Beshear-Coleman Administration Fight to Seek Justice for Victims of Crime

As part of the ongoing efforts of the Beshear-Coleman administration to protect victims of crime, the Governor recently signed Senate Bill 38 into law, which defines Class A and B felony incest as a violent offense, which requires offenders to serve longer sentences for committing this heinous crime.

"This will mean those who commit one of the most atrocious, heinous acts possible — one that steals not only individuals' childhood but also their trust, and is a violation that most of us could never comprehend — are going to serve more of their sentences and it ensures that we are going to be treating what is an awful, awful crime as such," Gov. Beshear said. 

Since taking office, Gov. Beshear has awarded more than $60 million in grant funding to victim service agencies across the commonwealth.

At the beginning of the year, Gov. Beshear and Secretary Harvey announced that an additional $849,491 in federal grant funding had been award to the Kentucky State Police (KSP) to hire a new investigator with the Sexual Assault Kit Initiative Investigate Team to focus on investigating and identifying sexual offenders in Jefferson County. The KSP SAKI investigative team was originally formed in July 2021 after U.S. Department of Justice awarded $1.5 million to the commonwealth to leverage existing investigative resources within the KSP Crime Lab by transitioning three trained investigators and a criminal intelligence analyst from the Kentucky Office of the Attorney General to KSP.

In October 2021, Gov.
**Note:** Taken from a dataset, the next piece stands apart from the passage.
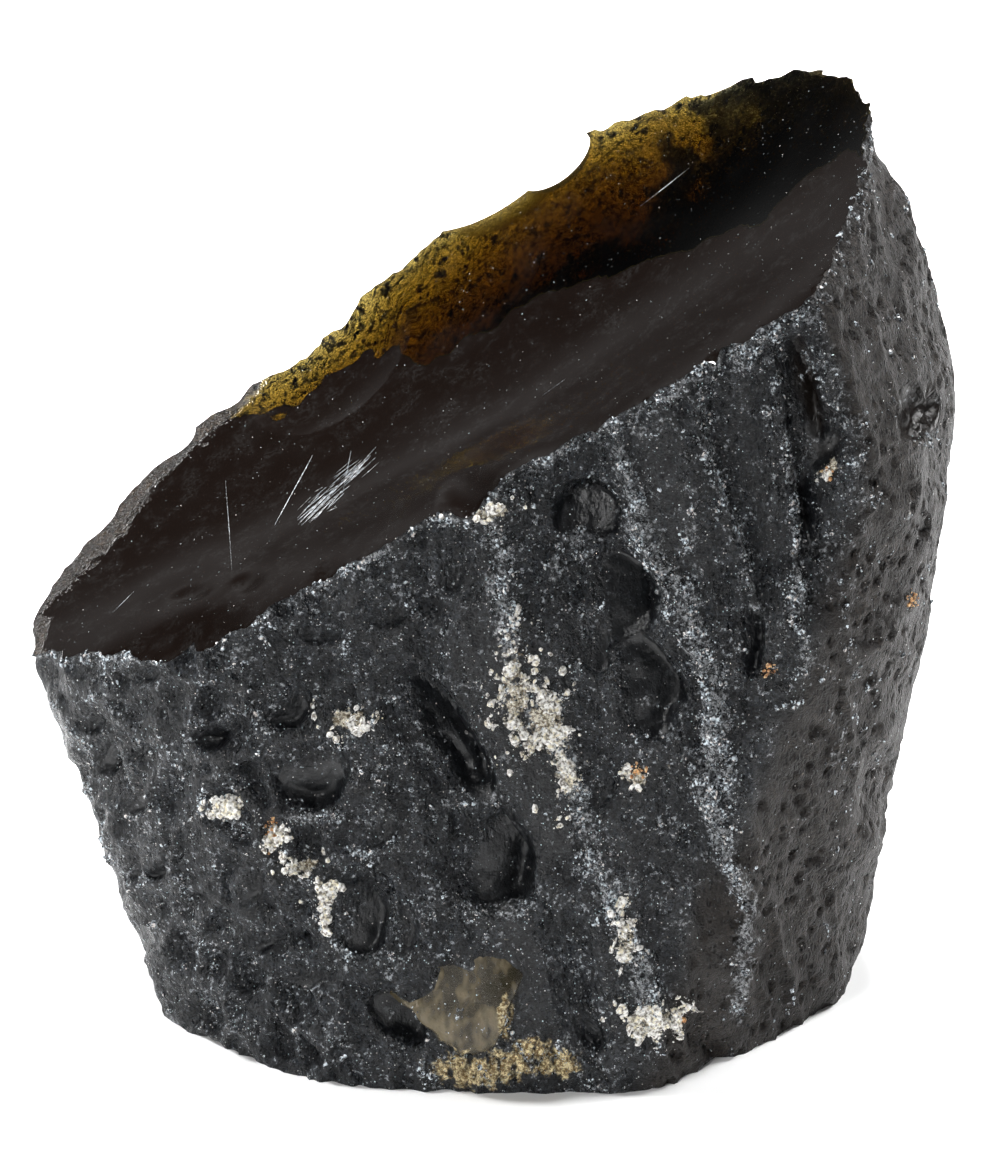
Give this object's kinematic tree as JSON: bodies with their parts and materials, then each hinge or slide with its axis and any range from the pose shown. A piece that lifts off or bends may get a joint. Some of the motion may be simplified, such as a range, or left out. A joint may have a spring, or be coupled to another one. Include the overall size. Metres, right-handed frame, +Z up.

Beshear and Secretary Harvey announced more than $29 million in grants to support crime victims.

In December​ 2021, Gov. Beshear and Secretary Harvey announced more than $2.1 million in grant funding had been awarded to 30 agencies across Kentucky to stop sexual assault, domestic violence, dating violence and stalking as well as to enhance victim services.  

During the 2021 legislative session, Gov. Beshear signed HB 310, sponsored by Sen. Morgan McGarvey, of Jefferson County. HB 310 allows a commonwealth attorney to file a petition for an involuntary commitment for violent offenders who are incompetent to stand trial and would not benefit from additional treatment, but who are deemed a danger to themselves or others. By signing this bill, the Governor closed a gap in state law that allowed some defendants to avoid both prison time and mental health treatment.